Cultura e Spettacoli

Niente scuse, essere felici è un mestiere che s'impara

L a lista dei buoni propositi è un classico da fine anno, ma potrebbe essere il pane quotidiano, la pillola del giorno stesso, le ventiquattrore a cui non si bada se non davanti all'oroscopo. Invece di farci sensibilizzare da Urano, potremmo farci pungolare da Orazio, oppure da Émile-Auguste Chartier, alias Alain, il nom de plume dei suoi corsivi sui giornali. Migliaia di propos, adesso riproposti da Elliot, che pubblica proprio quelli su benessere e affini, e quindi niente scuse (Propositi di felicità, pagg. 191, euro 14, 50).
All'affacciarsi del '900 Alain decide che essendo la filosofia la scienza del ragionare e il ragionare cosa buona e giusta serve un giunco pensante che ce lo ricordi. E lo fa da vero cartesiano tignoso: se non si hanno disgrazie tra capo e collo, se le circostanze sono passabili, lì dipende da noi. La felicità è ginnastica e noi occidentali siamo pigri, ma bastano ritmo e costanza et voilà un proposito al giorno ti leva il medico di torno.
Sessione-tipo. Smascherare gli alibi, della serie «il malumore»: «Non esiste il buonumore. L'umore è sempre cattivo e tutta la felicità dipende dal sapersi governare». Basta musilunghi meteoropatici, «quando piove si ha voglia di vedere facce allegre», perciò buon viso a cattivo tempo. E a cattiva salute. Col mal di reni o la sindrome premestruale si è depressi, si sa. Ma se «si sa» non ci si può meravigliare di esserlo e angosciarsi, ché mica si può calcolar coi calcoli o commuoversi con l'ovaia.

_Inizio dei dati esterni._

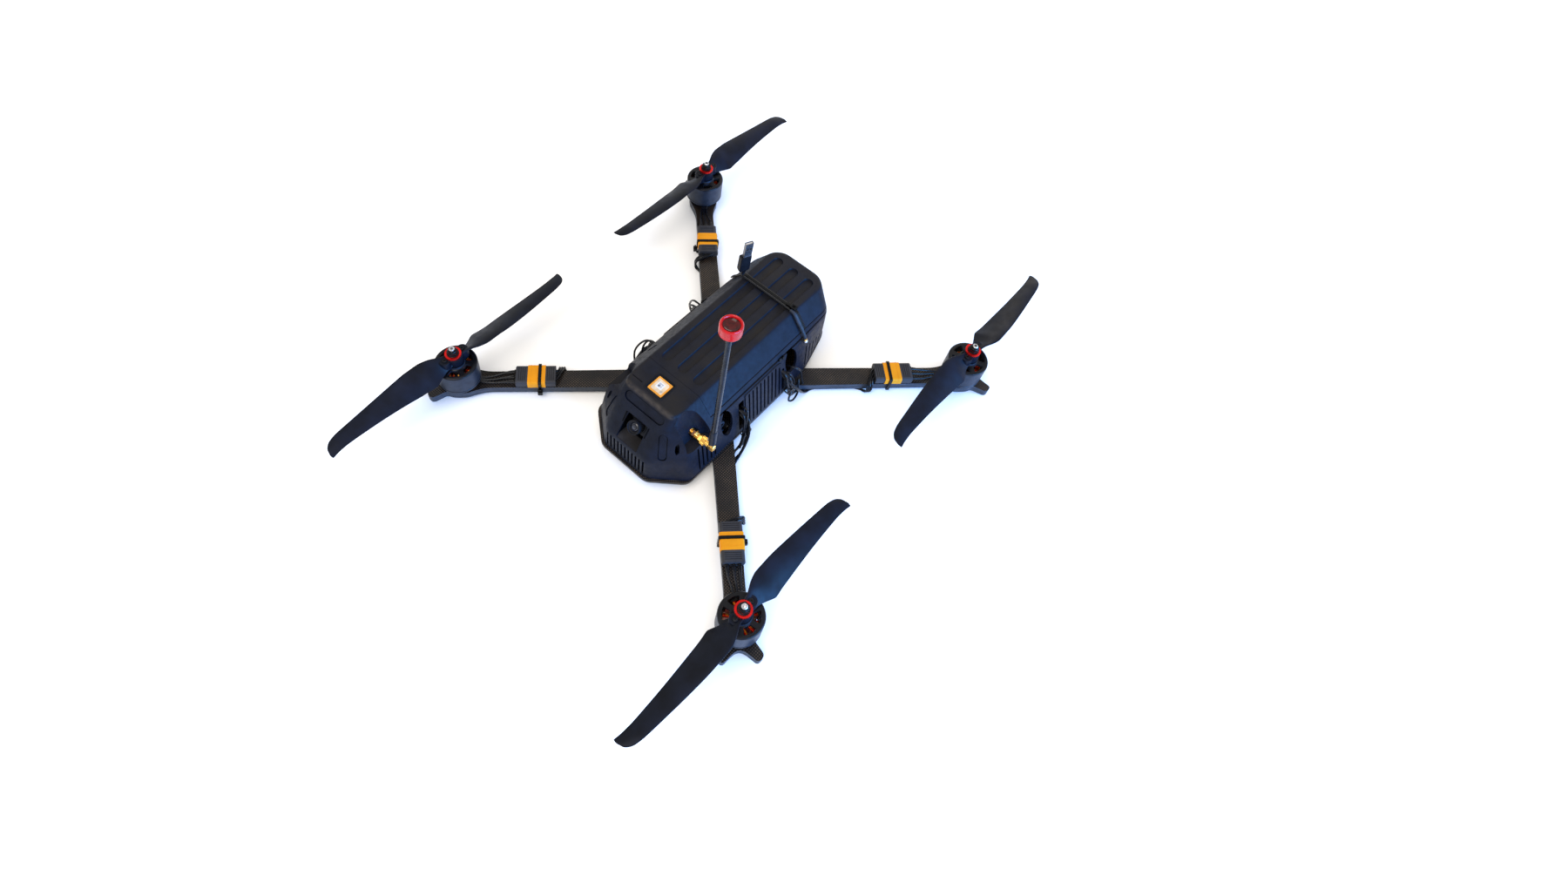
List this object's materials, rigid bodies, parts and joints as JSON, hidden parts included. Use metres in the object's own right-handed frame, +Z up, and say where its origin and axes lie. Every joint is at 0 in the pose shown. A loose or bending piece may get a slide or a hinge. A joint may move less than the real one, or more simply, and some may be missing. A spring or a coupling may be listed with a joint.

Maestro di Raymond Aron e Simone Weil, un prof passato per la guerra, la lotta pacifista, il liberalismo cocciuto, i professoroni che lo ghettizzavano perché non sprezzava giornali e volgo, fino all'ictus che l'ha costretto alla sedia, Alain è l'ottimo personal trainer della gaia scienza, che agli snob parrà démodé, evocherà i dépliant da villaggi vacanze e le mollezze New Age, ma a torto, perché anche l'acuminato ombroso Nietzsche diceva che imparare a esser gai è sempre la miglior cosa. Se la filosofia è medicina, se la verità è un vaccino, che certo avvelena, ma se non uccide fortifica, allora altro che chimere progressiste e sofisticherie cattedratiche e fedi miracolistiche. I filosofi possono abitare i reami mentali solo se si trasformano nelle vecchie zie care a Longanesi.

Ci salveranno i professori-vecchie zie, che al netto dei tempi e delle geografie insegnano a non fuggire, ma a usare quel che abbiamo, consigliandoci «dieci modi di cucinare il lesso rimasto a colazione».